Jafferis explains that the performance is almost entirely sung, which makes it closer to opera than musical, and that Ahn comes from the world of opera, although he isn't singing in operatic style.
"It's a hybrid-a quarter of the songs are rap-centric, the rest are sung," Jafferis says. "The musical styles are an eclectic mix of pop, classical, Asian, Western, and new music.
"It's comic and tragic and everything in between," he adds.
Jafferis notes that the A.C.T. production was in a huge theater with "nosebleed seats up in the orchestra," and that he's excited about it being at Long Wharf's smaller Stage II, since it's an intimate story.
"We'll still have a ghost of the elevator shaft, not as high and much closer to Kuang, so my hope is we'll feel more like we're in the elevator with him, rather than watching from afar," he says.

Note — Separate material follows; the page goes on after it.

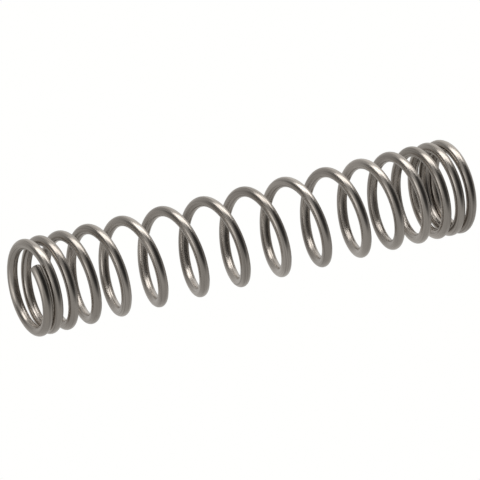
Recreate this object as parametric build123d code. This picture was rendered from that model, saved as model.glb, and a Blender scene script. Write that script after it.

"The sound design will be really important. The elevator transforms into different things sonically and through what Kuang's saying. The other exciting thing about this performance is the musicians will all be in view on stage and because there are some interesting instruments, it will be fun to watch the musicians as the show is being performed."
Referring to the process of creating this piece, Jafferis says, "It's easier for us to dismiss people we don't know and we don't care about, so hopefully, I feel I've gotten to know this guy Kuang infinitely better than when we started, and my hope is the audience will as well."